Task directions: Nothing should be output except the lines from the one containing "obj.matrix_world = world" through the one containing "imported = [obj", both ends included, each repeated exactly.
╭─ Dataset section
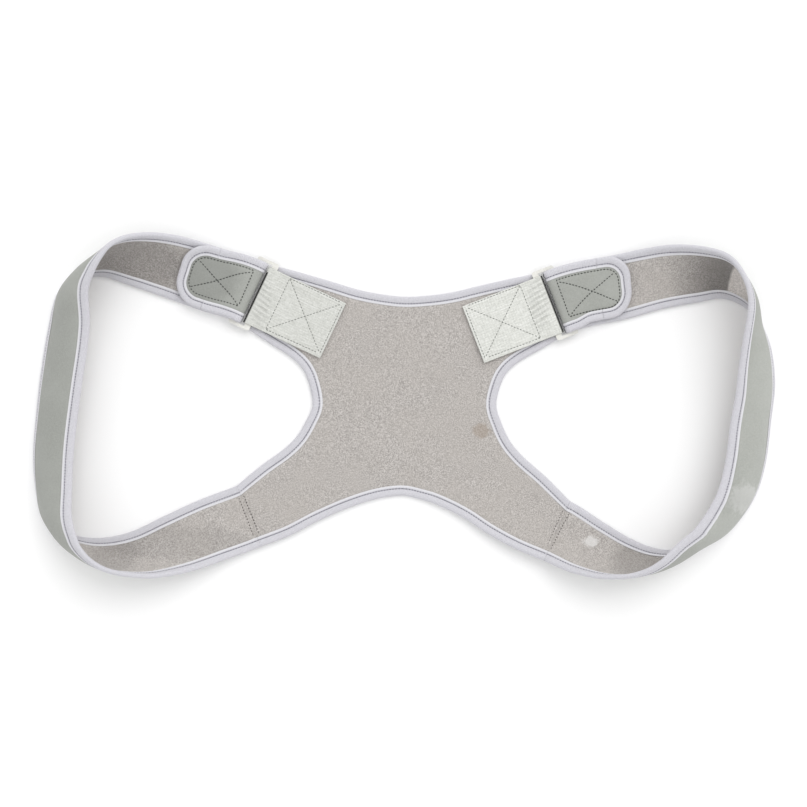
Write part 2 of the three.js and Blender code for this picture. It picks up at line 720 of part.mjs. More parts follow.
// The panel's four arms and its middle, as one laminate
function panelGeometry(arms) {
  const cells = [];
  const addCells = (grid, flip) => {
    for (let i = 0; i + 1 < grid.length; i++) {
      for (let j = 0; j + 1 < grid[i].length; j++) {
        const cell = [grid[i][j], grid[i + 1][j], grid[i + 1][j + 1], grid[i][j + 1]];
        cells.push(flip ? cell.reverse() : cell);
      }
    }
  };
  const flat = (x, y) => ({ point: new THREE.Vector3(x, y, TAPE_OUTSIDE), normal: UP.clone() });
  const corners = {
    neck: flat(0, NECK_Y - EDGE_INSET),
    waist: flat(0, WAIST_Y + EDGE_INSET),
    right: flat(PANEL_WAIST / 2 - EDGE_INSET, ARMHOLE_Y),
    left: flat(-PANEL_WAIST / 2 + EDGE_INSET, ARMHOLE_Y),
  };
  const count = arms.right.upperStations[0].laminate.length;
  const share = (i) => i / (count - 1);
  const between = (a, b, t) => flat(
    THREE.MathUtils.lerp(a.point.x, b.point.x, t),
    THREE.MathUtils.lerp(a.point.y, b.point.y, t),
  );
  const side = (a, b) => Array.from({ length: count }, (_, i) => between(a, b, share(i)));
  for (const [name, mirror] of [["right", false], ["left", true]]) {
    const probeOf = mirror ? mirroredProbe : (probe) => probe;
    for (const [key, end, flip] of [["upperStations", "neck", false], ["lowerStations", "waist", true]]) {
      const grid = arms[name][key].map((one) => one.laminate.map(probeOf));
      grid[0] = side(corners[name], corners[end]);
      addCells(grid, flip !== mirror);
    }
  }
  const middle = side(corners.left, corners.neck).map((from, i) =>
    side(corners.left, corners.neck).map((_, j) => {
      const low = between(corners.left, corners.waist, share(j));
      const high = between(corners.neck, corners.right, share(j));
      return between(low, high, share(i));
    }),
  );
  addCells(middle, true);
  return thickened(cells, false);
}

// The tape's guide at an edge's middle point, square to the edge
function middleGuide(x, y, inwardX, inwardY) {
  const edge = { point: new THREE.Vector3(x, y, TAPE_OUTSIDE), normal: UP.clone() };
  const point = new THREE.Vector3(x + inwardX * TAPE_WIDTH, y + inwardY * TAPE_WIDTH, TAPE_OUTSIDE);
  return [edge, { point, normal: UP.clone() }];
}

function ringGeometry() {
  const halfLength = SLOT_LENGTH / 2 + RING_BAR;
  const halfWidth = SLOT_WIDTH / 2 + RING_END;
  const corner = RING_CORNER;
  const outline = new THREE.Shape();
  outline.moveTo(-halfLength + corner, -halfWidth);
  outline.lineTo(halfLength - corner, -halfWidth);
  outline.absarc(halfLength - corner, -halfWidth + corner, corner, -Math.PI / 2, 0);
  outline.lineTo(halfLength, halfWidth - corner);
  outline.absarc(halfLength - corner, halfWidth - corner, corner, 0, Math.PI / 2);
  outline.lineTo(-halfLength + corner, halfWidth);
  outline.absarc(-halfLength + corner, halfWidth - corner, corner, Math.PI / 2, Math.PI);
  outline.lineTo(-halfLength, -halfWidth + corner);
  outline.absarc(-halfLength + corner, -halfWidth + corner, corner, Math.PI, Math.PI * 1.5);
  const slot = new THREE.Path();
  slot.moveTo(-SLOT_LENGTH / 2, -SLOT_WIDTH / 2);
  slot.lineTo(-SLOT_LENGTH / 2, SLOT_WIDTH / 2);
  slot.lineTo(SLOT_LENGTH / 2, SLOT_WIDTH / 2);
  slot.lineTo(SLOT_LENGTH / 2, -SLOT_WIDTH / 2);
  slot.closePath();
  outline.holes.push(slot);
  const settings = { depth: RING_THICKNESS, bevelEnabled: false, curveSegments: RING_CURVE_STEPS };
  return new THREE.ExtrudeGeometry(outline, settings).translate(0, 0, RING_Z - RING_THICKNESS / 2);
}

// The webbing's side view, measured from the ring's centre: round the inner bar, then two plies sewn as one
function webbingGeometry() {
  const barStart = SLOT_LENGTH / 2;
  const barEnd = barStart + RING_BAR;
  const inside = RING_THICKNESS / 2 + GAP;
  const overTape = 2 * TAPE_OUTSIDE + GAP;
  const onPanel = TAPE_OUTSIDE + HALF_LAMINATE + GAP;
  const ply = 2 * WEBBING_THICKNESS;
  const end = barStart - WEBBING_FOLD_RADIUS + WEBBING_LENGTH;
  const levelEnd = barEnd + WEBBING_LEVEL;
  const outline = new THREE.Shape();
  outline.absarc(barStart, RING_Z, WEBBING_FOLD_RADIUS, Math.PI / 2, Math.PI * 1.5);
  outline.lineTo(barStart + WEBBING_BEND, RING_Z - WEBBING_FOLD_RADIUS);
  outline.lineTo(barEnd - WEBBING_DIP, overTape);
  outline.lineTo(levelEnd, overTape);
  outline.lineTo(end - WEBBING_TAPER, onPanel);
  outline.lineTo(end, onPanel);
  outline.lineTo(end, onPanel + ply);
  outline.lineTo(end - WEBBING_TAPER, onPanel + ply);
  outline.lineTo(levelEnd, overTape + ply);
  outline.lineTo(barEnd + WEBBING_CLOSE, overTape + ply);
  outline.lineTo(barEnd + WEBBING_BEND, RING_Z + WEBBING_FOLD_RADIUS);
  outline.closePath();
  const hole = new THREE.Path();
  hole.absarc(barStart, RING_Z, inside, Math.PI / 2, Math.PI * 1.5);
  hole.lineTo(barEnd + GAP, RING_Z - inside);
  hole.lineTo(barEnd + PLY_MEET, overTape + WEBBING_THICKNESS);
  hole.lineTo(barEnd + GAP, RING_Z + inside);
  hole.closePath();
  outline.holes.push(hole);
  const settings = { depth: WEBBING_WIDTH, bevelEnabled: false, curveSegments: WEBBING_CURVE_STEPS };
  const geometry = new THREE.ExtrudeGeometry(outline, settings);
  return geometry.rotateX(Math.PI / 2).translate(0, WEBBING_WIDTH / 2, 0);
}

const MATERIALS = {
  laminate: new THREE.MeshStandardMaterial({ color: 0xb9b5b0, roughness: 0.95, metalness: 0 }),
  tape: new THREE.MeshStandardMaterial({ color: 0xc0bfc4, roughness: 0.85, metalness: 0 }),
  webbing: new THREE.MeshStandardMaterial({ color: 0xd5d5d0, roughness: 0.7, metalness: 0 }),
  ring: new THREE.MeshStandardMaterial({ color: 0xefece2, roughness: 0.4, metalness: 0 }),
  hook: new THREE.MeshStandardMaterial({ color: 0x8f8f8c, roughness: 0.9, metalness: 0 }),
};

const corrector = new THREE.Group();

function add(name, geometry, material) {
  const mesh = new THREE.Mesh(geometry, material);
  mesh.name = name;
  corrector.add(mesh);
  return mesh;
}

const arms = {};
for (const name of ["left", "right"]) {
  const surfaces = armSurfaces(name);
  const seam = station(strapSurface(name).at, 0, 0, STRAP_WIDTH, 0, 1);
  arms[name] = {
    upperStations: armStations(surfaces.upper),
    lowerStations: [...armStations(surfaces.lower).slice(0, -1), seam],
  };
}
add("back_panel", panelGeometry(arms), MATERIALS.laminate);

// Guides of one arm's edge from its outer end to the middle, on the side of the drawing that it belongs to
function guidesOf(name, key, edge) {
  const guides = arms[name][key].slice(1).reverse().map((one) => one[edge]);
  return name === "left" ? guides.map((guide) => guide.map(mirroredProbe)) : guides;
}

function edgeAround(first, middle, second) {
  return [...guidesOf(...first), middle, ...guidesOf(...second).reverse()];
}

const neckTape = edgeAround(
  ["right", "upperStations", "highTape"],
  middleGuide(0, NECK_Y, 0, -1),
  ["left", "upperStations", "highTape"],
);
const waistTape = edgeAround(
  ["left", "lowerStations", "highTape"],
  middleGuide(0, WAIST_Y, 0, 1),
  ["right", "lowerStations", "highTape"],
);
const leftTape = edgeAround(
  ["left", "upperStations", "lowTape"],
  middleGuide(-PANEL_WAIST / 2, ARMHOLE_Y, 1, 0),
  ["left", "lowerStations", "lowTape"],
);
const rightTape = edgeAround(
  ["right", "lowerStations", "lowTape"],
  middleGuide(PANEL_WAIST / 2, ARMHOLE_Y, -1, 0),
  ["right", "upperStations", "lowTape"],
);
add("panel_top_binding", tapeLoft(neckTape, true, false), MATERIALS.tape);
add("panel_bottom_binding", tapeLoft(waistTape, true, false), MATERIALS.tape);
add("panel_left_binding", tapeLoft(leftTape, false, false), MATERIALS.tape);
add("panel_right_binding", tapeLoft(rightTape, false, false), MATERIALS.tape);

for (const name of ["left", "right"]) {
  const parts = strapStations(name);
  add(`strap_${name}`, strapGeometry(parts), MATERIALS.laminate);
  add(`strap_${name}_inner_binding`, strapTape(parts, "lowTape"), MATERIALS.tape);
  add(`strap_${name}_outer_binding`, strapTape(parts, "highTape"), MATERIALS.tape);
  add(`tab_${name}_binding`, tabTipTape(parts), MATERIALS.tape);
  add(`hook_patch_${name}`, hookGeometry(parts), MATERIALS.hook);

  const side = SIDES[name];
  const holder = new THREE.Group();
  holder.position.set(side.sign * side.ringX, side.ringY, 0);
  holder.rotation.z = side.sign < 0 ? -degrees(side.ringTilt) : Math.PI + degrees(side.ringTilt);
  corrector.add(holder);
  holder.add(add(`ring_${name}`, ringGeometry(), MATERIALS.ring));
  holder.add(add(`webbing_${name}`, webbingGeometry(), MATERIALS.webbing));
}

// The middle of the part's outline goes to the origin
const bounds = new THREE.Box3().setFromObject(corrector);
const centre = bounds.getCenter(new THREE.Vector3());
corrector.position.set(-centre.x, -centre.y, -bounds.min.z);

export default corrector;
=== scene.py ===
"""Looks of a posture corrector that lies flat with its lining up. Shapes are reckoned in millimetres and in
right-hand form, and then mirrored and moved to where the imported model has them."""

import math

import bpy
import numpy as np
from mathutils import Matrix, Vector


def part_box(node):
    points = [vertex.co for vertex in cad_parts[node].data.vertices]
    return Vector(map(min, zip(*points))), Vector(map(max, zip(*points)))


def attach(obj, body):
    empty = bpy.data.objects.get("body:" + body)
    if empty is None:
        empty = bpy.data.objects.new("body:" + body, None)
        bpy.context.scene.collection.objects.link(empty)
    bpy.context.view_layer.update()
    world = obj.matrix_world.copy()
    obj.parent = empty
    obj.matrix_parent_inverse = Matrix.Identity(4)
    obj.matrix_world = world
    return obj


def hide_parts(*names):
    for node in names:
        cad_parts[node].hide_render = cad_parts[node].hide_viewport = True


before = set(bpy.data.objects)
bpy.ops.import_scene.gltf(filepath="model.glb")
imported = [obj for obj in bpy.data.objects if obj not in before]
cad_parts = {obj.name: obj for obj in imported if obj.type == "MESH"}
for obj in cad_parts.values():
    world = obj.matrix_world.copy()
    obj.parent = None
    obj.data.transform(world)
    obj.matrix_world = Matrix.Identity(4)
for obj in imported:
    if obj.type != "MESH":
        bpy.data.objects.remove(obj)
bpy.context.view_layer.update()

# Sizes of the model, in millimetres
HALF_LAMINATE = 1.2
TAPE_WIDTH = 8.5
TAPE_OUTSIDE = 2.1
EDGE_INSET = 0.9
STRAP_WIDTH = 54
TAB_LENGTH = 60
TAB_CORNER = 21
TAB_SETTLE = 24
TAB_OFFSET = 5.1
LOOP_ROOT_X = 137
LOOP_REACH = 169
LOOP_HALF_DEPTH = 110
RING_BAR = 5
RING_THICKNESS = 2
STRAP_FOLD_RADIUS = 3.4
WEBBING_FOLD_RADIUS = 2.5
SLOT_LENGTH = 8.8
RING_Z = 6.3
STRAP_LIFT_AT_RING = 0.8
WEBBING_WIDTH = 50
WEBBING_LENGTH = 70
PANEL_WAIST = 151.5
NECK_Y = 88.3
WAIST_Y = -75.6
ARMHOLE_Y = -1
ARM_WIDTH = 57.5
ARM_SETBACK = 8.7

SIDES = {
    "left": dict(sign=-1, ring=(123.6, 90.8), ring_tilt=25.3,
                 seam=(138, -67.4), seam_tilt=22.3, seam_lip=6, tab_inset=0.6),
    "right": dict(sign=1, ring=(123.7, 83), ring_tilt=21.3,
                  seam=(136.4, -80.1), seam_tilt=25, seam_lip=20, tab_inset=3),
}

# Loop sections from the seam to the ring: out, up, root angle, lip angle, lean
LOOP_ROWS = {
    "left": [
        (0.19, -0.72, 0, 16, 0), (0.36, -0.84, 0, 44, 0), (0.51, -0.95, 8, 78, -0.12),
        (0.64, -1.0, 20, 94, -0.25), (0.755, -1.0, 40, 107, -0.36), (0.862, -0.955, 68, 138, -0.4),
        (0.945, -0.815, 84, 165, -0.33), (0.978, -0.61, 95, 178, -0.12), (0.988, -0.36, 100, 181, 0.02),
        (0.973, -0.04, 106, 176, 0.08), (0.949, 0.28, 109, 175, 0.1), (0.915, 0.58, 110, 170, 0.22),
        (0.87, 0.82, 92, 154, 0.32), (0.775, 0.935, 66, 130, 0.46), (0.66, 0.955, 36, 92, 0.24),
        (0.53, 0.89, 14, 66, 0), (0.36, 0.8, 0, 32, -0.06), (0.17, 0.695, 0, 8, 0),
    ],
    "right": [
        (0.16, -0.885, 0, 46, -0.07), (0.29, -1.005, 4, 80, -0.22), (0.41, -1.08, 24, 100, -0.38),
        (0.52, -1.095, 52, 116, -0.46), (0.63, -1.045, 74, 138, -0.44), (0.74, -0.97, 84, 156, -0.42),
        (0.83, -0.83, 92, 168, -0.36), (0.9, -0.65, 97, 176, -0.25), (0.943, -0.42, 98, 182, -0.16),
        (0.968, -0.12, 102, 177, -0.15), (0.988, 0.14, 110, 166, -0.09), (0.973, 0.39, 110, 154, -0.03),
        (0.925, 0.58, 94, 140, 0.1), (0.86, 0.72, 58, 124, 0.26), (0.745, 0.79, 30, 86, 0.1),
        (0.62, 0.76, 8, 64, -0.14), (0.46, 0.715, 0, 36, -0.2), (0.27, 0.635, 0, 8, -0.14),
    ],
}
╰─
Task answer:
    obj.matrix_world = world
    return obj


def hide_parts(*names):
    for node in names:
        cad_parts[node].hide_render = cad_parts[node].hide_viewport = True


before = set(bpy.data.objects)
bpy.ops.import_scene.gltf(filepath="model.glb")
imported = [obj for obj in bpy.data.objects if obj not in before]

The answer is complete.